Jun潤

親愛なる同志たちへのJun潤のレビュー・感想・評価

親愛なる同志たちへ(2020年製作の映画)
3.5
2022.04.13

予告を見て気になった案件。
冷戦下のソビエトをモノクロで描くドキュメンタリー調の作品。

1962年、ソビエト、ノボチェルカッスク。
共産主義政権下で物価の上昇と賃金の低下により市民には不安と焦りと怒りが募っていた。
共産党員で市政委員を務めるリューダの娘・スヴェッカが働く機関車工場で大規模なストライキが起きる。
騒動は激化の一途を辿り、ついに軍まで派遣されることとなる。
ついに市民へ向けられる銃弾、隠蔽されようとする歴史の闇が、母娘の愛で掘り起こされる。

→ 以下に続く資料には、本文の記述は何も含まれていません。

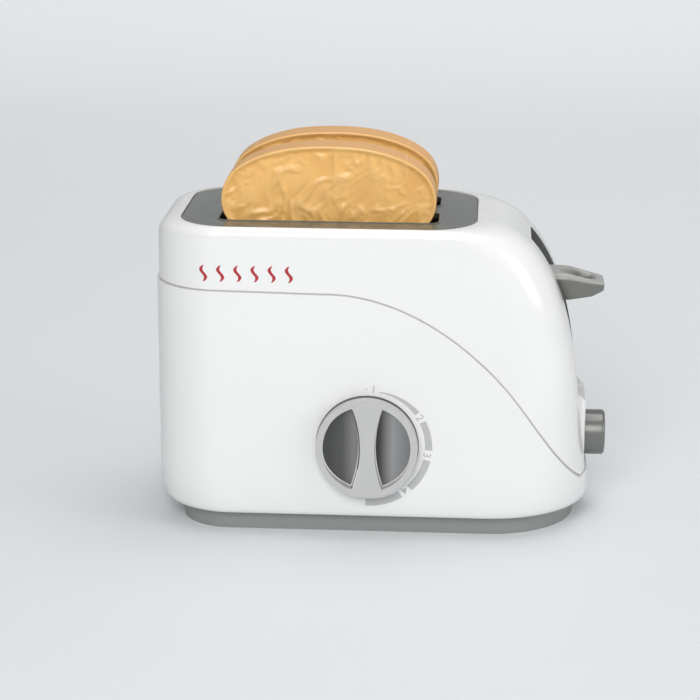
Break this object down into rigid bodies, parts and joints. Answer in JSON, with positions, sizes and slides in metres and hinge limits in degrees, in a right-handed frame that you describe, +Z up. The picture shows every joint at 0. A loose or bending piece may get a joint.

人が集まれば集団ができる、集団ができれば法と制度が必要になる。
法と制度があればそれを管理する人が必要になり、それが国となる。
人が国であり、人は国であるはず。
しかし人は人であり、国も人であれば間違いを犯す。
人は間違えてもやり直すことができる、ならば国もまた同じ間違いを犯さぬよう変わるべきのはず。
しかし国は、その歴史は、同じ過ちを繰り返してしまうのである。

人か国かという単純な二元論に持っていこうとする様、助けを求めても手を差し伸べない国を見かねた民と、思う通りに動かない民に困惑する国の対立構造、それらがモノクロという白と黒しかない作品の世界で描かれていました。

そしてまさに国と人との間で揺れ動くリューダ。
共産党員として国を信じるのか、娘を愛する1人の母として娘の行方を案じるのか。

一時の辛抱、ちゃんとするはず、ちゃんとしなきゃ。
そうして我慢し期待し小さくても行動してきた民を、国は何度裏切るのだろう。
もはや国は人ではなくなり、中身のない空っぽの箱を人が持ち上げてるだけなのではないか。

この時流の中、今作のような事実が闇に葬られないよう、公開まで繋いでくれた関係者にただただ感謝。